◆ **What is expected**
Only the lines from the one with "bpy.context.scene.collection.objects.link(empty)" through the one with "for node in" are to be restated, word for word, with both of them included.

◆ **Stored data**
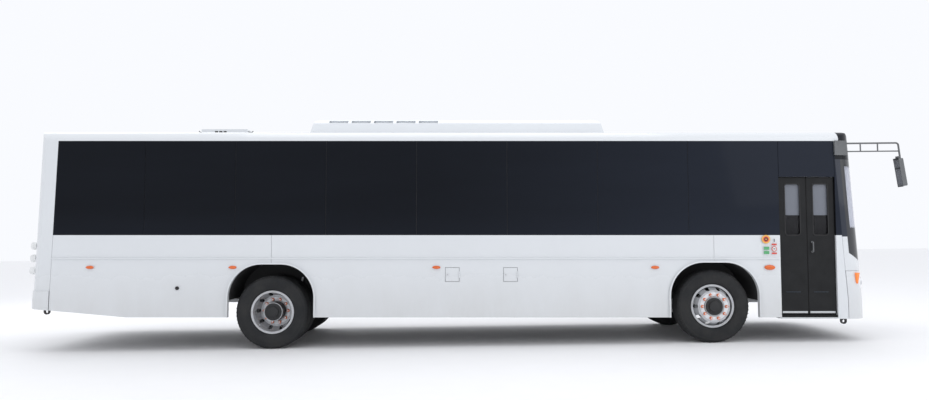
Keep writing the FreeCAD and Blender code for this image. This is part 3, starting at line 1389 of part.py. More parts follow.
def dashboard():
    """The dashboard across the nose, with the steering column."""
    back = f"({NOSE} - desk_depth)"
    front = f"({NOSE} - wall - nose_set_back - nose_bulge)"
    desk = side_prism("DashboardDesk", (
        (back, "glass_low - 2 * step_plate"), (back, "floor_top"), (front, "floor_top"),
        (front, "screen_low + seat_pad"), (f"{front} - seat_pad", "glass_low"),
    ), (f"{RISER} + step_depth + 2 * step_plate", f"{INSIDE} - nose_corner / 2"))
    boss = size_vector(steering_place())
    down = FreeCAD.Rotation(V(0, 1, 0), -STEER_TILT).multVec(V(0, 0, -1))
    bar = size("steer_rim_radius")
    column = strut(boss + down * 2 * bar, boss + down * size("seat_depth"), bar * 2)
    return fuse("Dashboard", common("DashboardInside", desk, inner), fixed("SteeringColumn", column))


def steering_place():
    """Where the steering wheel's boss is."""
    back = f"({NOSE} - nose_wrap - seat_depth / 2 - steer_wheel_radius / 2)"
    return back, "driver_offset", "glass_low + steer_wheel_rise"


def size_vector(formulas):
    """The point whose three places are given as formulas."""
    return V(*(size(text) for text in formulas))


def strut(start, end, radius):
    """A round bar between two points."""
    return Part.makeCylinder(radius, (end - start).Length, start, end - start)


STEER_TILT = 35


def steering_wheel():
    """A rim, a boss and three spokes, tilted towards the driver."""
    radius = size("steer_wheel_radius")
    bar = size("steer_rim_radius")
    shape = Part.makeTorus(radius, bar).fuse(Part.makeCylinder(bar * 3, bar * 3, V(0, 0, -bar * 2)))
    for turn in (0, 120, 240):
        end = FreeCAD.Rotation(V(0, 0, 1), turn).multVec(V(radius, 0, 0))
        shape = shape.fuse(strut(V(0, 0, -bar), end, bar * 0.7))
    wheel = fixed("SteeringWheel", shape)
    tilt = FreeCAD.Rotation(V(0, 1, 0), -STEER_TILT)
    wheel.Placement = FreeCAD.Placement(size_vector(steering_place()), tilt)
    return wheel


# ---- mirrors ----
ARM_RUNGS = (0.3, 0.62)  # places of the rungs, as shares of the mirror arm


def mirror(name, sign):
    """A bracket on the corner post, a ladder arm of two tubes, and the head hanging from its bent end."""
    high, spacing = size("arm_height"), V(0, 0, -size("arm_spacing"))
    side, radius = size("body_width / 2"), size("arm_radius")
    root = V(size(nose_x("arm_height")) - size("arm_root"), sign * (side - radius), high)
    tip = V(size("body_length / 2 + arm_reach"), sign * (side + size("arm_spread")), high)
    hang = tip + 2 * spacing + V(2 * radius, 0, 0)
    shape = bent_tube([root, tip, hang], radius, 3 * radius)
    rungs = [(root + (tip - root) * share, root + (tip - root) * share + spacing) for share in ARM_RUNGS]
    for start, end in [(root + spacing, tip + spacing + V(radius, 0, 0))] + rungs:
        shape = shape.fuse(strut(start, end, size("rung_radius")))
    measures = ("bracket_length", "bracket_width", "arm_spacing + bracket_edge")
    deep, wide, tall = (size(measure) for measure in measures)
    corner = V(root.x - deep + radius, sign * side - wide / 2, root.z - tall + 3 * radius)
    bracket = Part.makeBox(deep, wide, tall, corner)
    deep, wide, tall = (size("mirror_" + name) for name in ("depth", "width", "height"))
    head = Part.makeBox(deep, wide, tall, V(-deep, -wide / 2, -tall))
    head = head.makeFillet(deep / 3, [edge for edge in head.Edges if abs(edge.tangentAt(0).x) > 0.9])
    lean = FreeCAD.Rotation(V(0, 1, 0), -size("mirror_lean"))
    head.Placement = FreeCAD.Placement(hang + V(0, 0, radius), lean)
    return fixed(name, shape.fuse([bracket, head]).cut(outer.Shape))


def mirrors():
    return group("Mirrors", mirror("LeftMirror", 1), mirror("RightMirror", -1))


def sub_parts():
    parts = {
        "chassis_frame": chassis_frame(),
        "floor_pan": floor_pan(),
        "wheel_arch_liners": wheel_arch_liners(),
        "right_side_panels": right_side_panels(),
        "left_side_panels": left_side_panels(),
        "right_window_frame": right_window_frame(),
        "left_window_frame": left_window_frame(),
        "door_frame": door_frame(),
        "right_side_glass": side_glass("right", RIGHT),
        "left_side_glass": side_glass("left", LEFT),
        "roof_shell": roof_shell(),
        "roof_hatch": roof_hatch(),
        "roof_air_conditioner": roof_air_conditioner(),
        "rear_wall": rear_wall(),
        "rear_window": rear_window(),
        "rear_bumper": rear_bumper(),
        "rear_lamps": rear_lamps(),
        "engine_flap": engine_flap(),
        "front_panel": front_panel(),
        "front_bumper": front_bumper(),
        "front_header": front_header(),
        "windscreen": windscreen(),
        "front_lamps": front_lamps(),
        "mirrors": mirrors(),
        "dashboard": dashboard(),
        "steering_wheel": steering_wheel(),
        "driver_seat": driver_seat(),
        "passenger_seats": passenger_seats(),
        "engine_block": engine_block(),
        "front_axle": front_axle(),
        "rear_axle": rear_axle(),
        "left_steering_knuckle": steering_knuckle("left"),
        "right_steering_knuckle": steering_knuckle("right"),
    }
    parts.update(service_flaps())
    parts.update(door_leaves())
    for side in ("left", "right"):
        parts.update(front_wheel(side))
        parts.update(rear_wheel(side))
    return parts


def settle(parts):
    """Turns every sub-part from the body's level frame onto the ground, over the origin."""
    pivot = V(size(f"({REAR_AXLE} + {FRONT_AXLE}) / 2"), 0, 0)
    turn = FreeCAD.Rotation(V(0, 1, 0), size("rake"))
    stance = FreeCAD.Placement(pivot - turn.multVec(pivot), turn)
    whole = Part.makeCompound([part.Shape for part in parts.values()]).transformed(stance.toMatrix())
    bounds = whole.optimalBoundingBox(False)
    middle = V((bounds.XMin + bounds.XMax) / 2, 0, 0)
    stance = FreeCAD.Placement(stance.Base - middle, turn)
    settled = {}
    for name, part in parts.items():
        placed = doc.addObject("Part::Compound", name)
        placed.Label = name
        placed.Links = [part]
        placed.Placement = stance
        settled[name] = placed
    return settled, stance


def check(things):
    """Stops when an object failed, or a sub-part has no valid solid."""
    failed = [thing.Name for thing in doc.Objects if {"Invalid", "Error"} & set(thing.State)]
    if failed:
        raise RuntimeError(f"failed objects: {failed}")
    for name, thing in things.items():
        if thing.Shape.isNull() or not thing.Shape.isValid() or not thing.Shape.Solids:
            raise RuntimeError(f"no valid solid in {name}")


pieces = sub_parts()
doc.recompute()
check(pieces)
nodes, stance = settle(pieces)
doc.recompute()
check(nodes)
os.makedirs("parts", exist_ok=True)
for name, node in nodes.items():
    node.Shape.exportStep(f"parts/{name}.step")
print(f"{len(nodes)} sub-parts; the body frame is settled by {stance}")
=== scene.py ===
"""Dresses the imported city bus: finishes for its panels, and the fittings that its solids leave out.

Lengths are in metres. Pieces are modelled in the body's level frame, where X runs forward from
mid-length, Y to the left and Z up from the ground, and are then tipped into the stance of the bus.
"""

import json
import math

import bmesh
import bpy
from bpy.props import FloatProperty, FloatVectorProperty, IntProperty, PointerProperty
from mathutils import Matrix, Vector


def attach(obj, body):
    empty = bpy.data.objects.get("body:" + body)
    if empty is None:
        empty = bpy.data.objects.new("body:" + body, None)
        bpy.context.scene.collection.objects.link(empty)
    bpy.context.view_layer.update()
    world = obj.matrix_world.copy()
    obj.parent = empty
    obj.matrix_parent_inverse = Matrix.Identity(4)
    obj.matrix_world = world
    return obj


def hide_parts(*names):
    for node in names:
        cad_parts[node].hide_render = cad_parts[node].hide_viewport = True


bl_info = {
    "name": "City bus dresser",
    "version": (1, 0, 0),
    "blender": (4, 5, 0),
    "location": "3D View > Sidebar > City Bus",
    "description": "Finishes and fittings for a single-deck city bus",
    "category": "Object",
}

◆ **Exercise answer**
        bpy.context.scene.collection.objects.link(empty)
    bpy.context.view_layer.update()
    world = obj.matrix_world.copy()
    obj.parent = empty
    obj.matrix_parent_inverse = Matrix.Identity(4)
    obj.matrix_world = world
    return obj


def hide_parts(*names):
    for node in names:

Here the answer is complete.